Other games have employed this design philosophy since then. The idea of creating stress instead of horror through an unkillable enemy who stalks the player organically has seen a few couple high profile implementations elsewhere. Resident Evil 7 is perhaps the most notable example, with Jack Baker functioning like a slower version of the alien who hounds the player as they explore the initial house area. The EMMI in last year’s Metroid Dread follows this design philosophy even more closely, as it's a fast-paced enemy that can instantly kill the player if they catch up to them. Like Isolation, both of these enemies excel because the player is usually initially kept at least partially in the dark as to where they need to go, creating a nervous, panicky wreck who's trying to figure out what to do while also avoiding being murdered. But Alien: Isolation's alien still stands out in my mind as the best example in the genre; at its peak, it straddles that line between being intimidating and frustrating better than anything else.

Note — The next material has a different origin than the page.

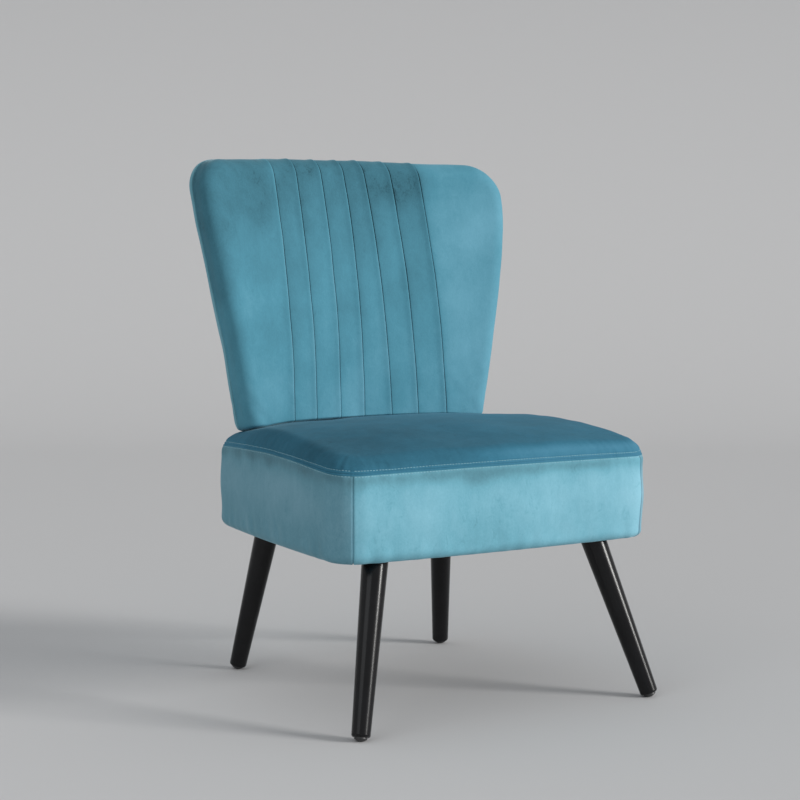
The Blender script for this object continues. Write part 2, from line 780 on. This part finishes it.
def build_back(materials):
    """Closed shield pad: folded front, side band and plain rear panel."""
    place = back_grid_places()
    ox, oz, nx, nz = back_edge(place)
    count = len(place)
    rf = back_front_round
    rr = back_rear_round
    seam_depth = back_thickness - back_band_width
    # Each point's inset from the outline; those away from the edge all get this one
    inner = 99.0
    rows = []
    wraps = []
    for turn in np.linspace(math.pi * 0.5, 0.0, 15):
        rows.append((rf * (1.0 - math.cos(turn)), rf * (1.0 - math.sin(turn))))
    side = [30.0, 34.0, 38.0, 41.0, 43.0, 44.2, 45.0, 45.6, seam_depth, 46.4, 47.0, 47.8, 49.0, 51.0]
    rows += [(0.0, depth) for depth in side]
    for turn in np.linspace(0.0, math.pi * 0.5, 6):
        rows.append((rr * (1.0 - math.cos(turn)), back_thickness - rr + rr * math.sin(turn)))
    rear = [7.2, 8.0, 8.6, back_rear_seam_inset, 9.4, 10.0, 11.0, 13.0, 17.0, 23.0]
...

Isolation has its downs as well as its ups; it relies a bit too heavily on rehashing some story beats from the original film, and the second half of the game is generally far less enjoyable than the first, but it still stands out in my mind as one of the best “horror” games ever made (if that’s even the right term for it), because of how oppressive it feels. I didn’t get a traditional scary experience from Alien: Isolation. Instead, I got something I didn’t even know I wanted; a mixture of tension and anxiety that somehow translates over brilliantly to a video game. And I hope it’s something we see more of… some day… whenever they decide to stop turning Alien into bad shooters and release Isolation 2.